Composer offers surprise gift to Shaler orchestra teacher
Before the Shaler Area High School orchestra students sat down to perform one of the Trans-Siberian Orchestra's signature arrangements in the annual winter concert, two students presented orchestra teacher Shirley Rankin with a gift from the composer himself.
Shaler Area seniors John Beckas and Ken Andrews took the microphone before the final concert song, “Wizards in Winter,” composed by Trans-Siberian Orchestra composers and co-producers Paul O'Neill and Robert Kinkel, to honor Rankin for her dedication and present her with a Trans-Siberian Orchestra concert program signed by O'Neill, and a $1,000 donation from the producer.
“It's amazing,” Rankin said with tears in her eyes after receiving the gift. “I'm speechless, and it doesn't happen often.”
Rankin said the signed program was special enough but to also receive the $1,000 donation from O'Neill, “that money, we can do so much.”

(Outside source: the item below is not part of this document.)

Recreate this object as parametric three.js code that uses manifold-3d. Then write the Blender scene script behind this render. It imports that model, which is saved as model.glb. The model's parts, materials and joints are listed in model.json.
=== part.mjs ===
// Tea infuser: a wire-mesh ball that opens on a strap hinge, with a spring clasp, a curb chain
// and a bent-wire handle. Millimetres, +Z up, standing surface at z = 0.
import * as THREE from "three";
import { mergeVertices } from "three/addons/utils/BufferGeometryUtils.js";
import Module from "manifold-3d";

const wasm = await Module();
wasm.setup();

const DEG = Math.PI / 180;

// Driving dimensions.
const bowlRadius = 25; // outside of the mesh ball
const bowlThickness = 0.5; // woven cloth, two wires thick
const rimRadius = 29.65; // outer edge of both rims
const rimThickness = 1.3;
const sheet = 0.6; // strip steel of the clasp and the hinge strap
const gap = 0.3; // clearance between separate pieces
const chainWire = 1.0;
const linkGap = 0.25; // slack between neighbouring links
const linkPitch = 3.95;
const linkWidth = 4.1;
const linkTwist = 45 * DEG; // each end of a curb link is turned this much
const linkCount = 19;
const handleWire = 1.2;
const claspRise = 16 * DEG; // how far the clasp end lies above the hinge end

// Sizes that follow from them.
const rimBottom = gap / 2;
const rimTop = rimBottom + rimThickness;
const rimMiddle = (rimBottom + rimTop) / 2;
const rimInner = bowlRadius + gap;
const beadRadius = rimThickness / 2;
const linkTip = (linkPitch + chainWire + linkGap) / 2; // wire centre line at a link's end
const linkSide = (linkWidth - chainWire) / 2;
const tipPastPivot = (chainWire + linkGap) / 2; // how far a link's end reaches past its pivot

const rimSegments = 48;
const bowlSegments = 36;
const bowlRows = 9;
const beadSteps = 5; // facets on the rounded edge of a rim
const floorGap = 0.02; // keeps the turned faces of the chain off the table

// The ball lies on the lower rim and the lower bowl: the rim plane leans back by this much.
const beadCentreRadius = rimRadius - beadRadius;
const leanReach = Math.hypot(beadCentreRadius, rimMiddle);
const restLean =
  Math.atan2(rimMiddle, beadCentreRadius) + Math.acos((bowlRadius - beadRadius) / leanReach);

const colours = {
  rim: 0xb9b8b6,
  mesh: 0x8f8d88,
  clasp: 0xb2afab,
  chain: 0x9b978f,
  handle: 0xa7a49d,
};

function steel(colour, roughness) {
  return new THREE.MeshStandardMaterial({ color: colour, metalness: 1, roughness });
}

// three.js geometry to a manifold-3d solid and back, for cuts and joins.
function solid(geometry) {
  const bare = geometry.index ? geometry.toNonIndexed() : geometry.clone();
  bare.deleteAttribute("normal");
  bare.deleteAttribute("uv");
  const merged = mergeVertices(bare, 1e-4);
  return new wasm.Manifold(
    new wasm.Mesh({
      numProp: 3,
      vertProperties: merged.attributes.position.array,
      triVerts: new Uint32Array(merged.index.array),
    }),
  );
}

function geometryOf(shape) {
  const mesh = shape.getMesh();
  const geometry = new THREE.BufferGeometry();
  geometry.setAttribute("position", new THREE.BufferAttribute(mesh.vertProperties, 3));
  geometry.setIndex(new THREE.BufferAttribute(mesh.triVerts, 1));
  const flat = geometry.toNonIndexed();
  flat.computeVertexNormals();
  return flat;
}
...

Beckas and Andrews attended the Trans-Siberian Orchestra show in Pittsburgh on Dec. 7. The second-row seats were a birthday gift to Beckas from his mother. While the pair, who both play upright bass in the school orchestra, relished the second-row experience, it was the chance meeting with O'Neill after the concert that they never will forget.
O'Neill signed the students' programs and gave each of them a Trans-Siberian Orchestra jacket. But when the students told O'Neill about their school orchestra program and Rankin, he grabbed another program and signed it especially for Rankin.

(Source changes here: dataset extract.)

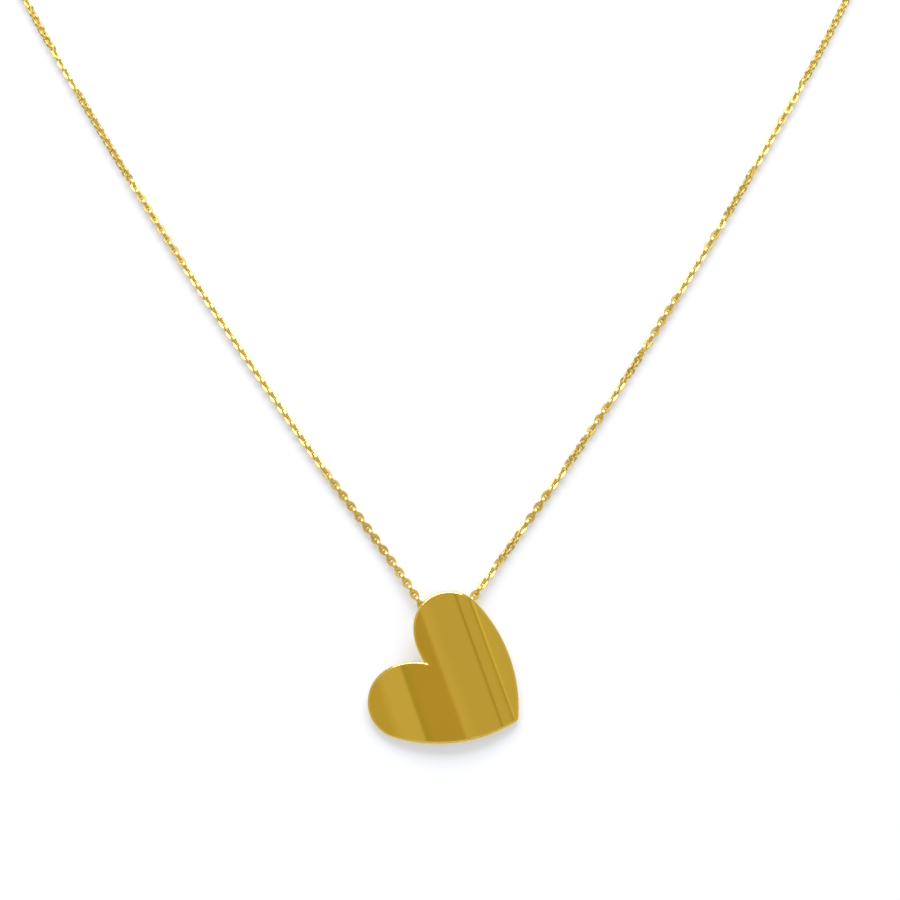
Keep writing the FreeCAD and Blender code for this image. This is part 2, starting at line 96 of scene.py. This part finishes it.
def makeMetal(name, values):
    material, parts, joins = newMaterial(name)
    shader = parts["Principled BSDF"]
    shader.inputs["Metallic"].default_value = 1.0
    place = parts.new("ShaderNodeTexCoord")
    patches = parts.new("ShaderNodeTexNoise")
    patches.inputs["Scale"].default_value = values["grain"] / millimetre
    patches.inputs["Detail"].default_value = metalTexture["patchDetail"]
    joins.new(place.outputs["Object"], patches.inputs["Vector"])
    tint = parts.new("ShaderNodeMix")
    tint.data_type = "RGBA"
    pale = [min(1.0, c * (1 + values["colourSpread"])) for c in values["colour"]]
    deep = [c * (1 - values["colourSpread"]) for c in values["colour"]]
    tint.inputs["A"].default_value = (*deep, 1.0)
    tint.inputs["B"].default_value = (*pale, 1.0)
    joins.new(patches.outputs["Fac"], tint.inputs["Factor"])
    joins.new(tint.outputs["Result"], shader.inputs["Base Color"])
    polish = parts.new("ShaderNodeMapRange")
    polish.inputs["To Min"].default_value = values["roughness"] - values["roughnessSpread"]
    polish.inputs["To Max"].default_value = values["roughness"] + values["roughnessSpread"]
    joins.new(patches.outputs["Fac"], polish.inputs["Value"])
    joins.new(polish.outputs["Result"], shader.inputs["Roughness"])
    scratches = parts.new("ShaderNodeTexNoise")
    scratchGrain = metalTexture["scratchesPerPatch"] * values["grain"]
    scratches.inputs["Scale"].default_value = scratchGrain / millimetre
    scratches.inputs["Detail"].default_value = metalTexture["scratchDetail"]
    joins.new(place.outputs["Object"], scratches.inputs["Vector"])
    relief = parts.new("ShaderNodeBump")
    relief.inputs["Strength"].default_value = values["bump"]
    relief.inputs["Distance"].default_value = metalTexture["scratchDepth"] * millimetre
    joins.new(scratches.outputs["Fac"], relief.inputs["Height"])
    joins.new(relief.outputs["Normal"], shader.inputs["Normal"])
    return material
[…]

On the inside of the program, O'Neill autographed the booklet to “the Rankinator,” a playful nickname the students gave their orchestra teacher, who pushes their musical abilities in class.
He then wrote Rankin a thankful message on the back cover of the program: “An artist can create 1,000 works of art, but a teacher creates 1,000 artists.”
When Beckas and Andrews told O'Neill there are 49 students in the orchestra this year, the largest class since Rankin started teaching at Shaler Area 10 years ago, he pulled out his billfold and handed the teens $1,000 in cash for the program.
After the experience, Andrews and Beckas could barely contain their excitement.
“We couldn't believe what happened; we were speechless,” Andrews said. “Random people don't just give two teens $1,000.”
On the ride home, the students knew the presentation to Rankin had to be special, so they kept the gifts a secret for a week and a half in order to make a public presentation at the annual winter orchestra concert.
“It was a secret to keep, but a story we couldn't wait to tell,” Beckas said. “We decided the goal of this was to show (Rankin) her efforts are just as much appreciated as ours.”
Rankin has all of the Trans-Siberian Orchestra CDs and started introducing Trans-Siberian Orchestra arrangements into her students' repertoire five or six years ago.
“The kids love it,” Rankin said. “It's technical, but when they like it, they practice it a lot so they rise to the challenge.”
This year's senior class is the first fourth-grade class Rankin started teaching when she expanded the orchestra program into the elementary level. The gift makes the class even more memorable.
“They're almost like my own kids,” Rankin said. “I've seen them grow, so it means a lot to me.”